We know this story well. We can name the characters and even recite some of their lines. We can anticipate what happens next. It’s all so familiar. Yet, the story has not lost its sting. The retelling hasn’t lessened its power to stir our emotions and cause us pain. We take comfort from what comes later. But here and now, on this Passion Sunday, the first day of Holy Week, we look and listen. We remember as if we were there.
In a way, we are. We are modern disciples and we can recognize ourselves among those in the company of Jesus on that longest and hardest night. We recognize our own weakness, our foolishness, our cluelessness, our failure and our denial. We recognize the disciples’ deep desire to be faithful to Jesus along with their inability to know what that really means. We see ourselves in them.
That recognition is a gift – a painful gift, but a gift. It assures us that Jesus does not expect perfection from his followers. Jesus takes us as we are – fumbling, failing, clumsy, well-intentioned, trying to get it right this time. We recognize ourselves in his disciples, including Peter and Judas, because denial and betrayal are familiar to us. In recognizing ourselves as imperfect as we are, we see Jesus more clearly.
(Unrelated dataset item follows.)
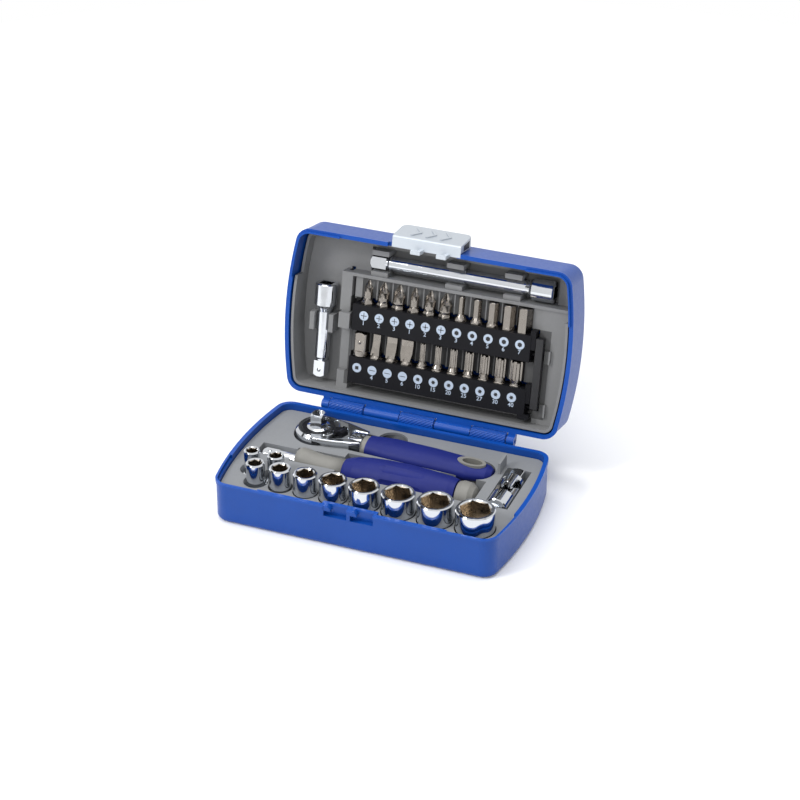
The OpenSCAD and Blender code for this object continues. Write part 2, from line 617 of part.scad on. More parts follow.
module bit_slot_5() { color(c_bit) in_rail(1, 2) slot_bit(5.5, 1); }
module bit_slot_6() { color(c_bit) in_rail(1, 3) slot_bit(6.5, 1.2); }
module bit_star_10() { color(c_bit) in_rail(1, 4) star_bit(2.8); }
module bit_star_15() { color(c_bit) in_rail(1, 5) star_bit(3.3); }
module bit_star_20() { color(c_bit) in_rail(1, 6) star_bit(3.9); }
module bit_star_25() { color(c_bit) in_rail(1, 7) star_bit(4.5); }
module bit_star_27() { color(c_bit) in_rail(1, 8) star_bit(5); }
module bit_star_30() { color(c_bit) in_rail(1, 9) star_bit(5.5); }
module bit_star_40() { color(c_bit) in_rail(1, 10) star_bit(6.6); }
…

Jesus knows exactly what Judas will do. He knows exactly what Peter will do. Jesus is not surprised to return from his prayer and find the disciples asleep. He isn’t shocked when one of them tries to battle with his captors. He knows them through his experiences with them and perhaps some divine insight brings other things to light. Jesus knows who is sharing that last meal with him – just as Jesus knows us in all of our humanity. And still, he gives himself into the hands of God as he makes his way toward the
cross. This week, we are following along – loving, listening, weeping and rejoicing. This week lays its claim on our hearts and on our lives. Jesus lives - so we can live. Amen.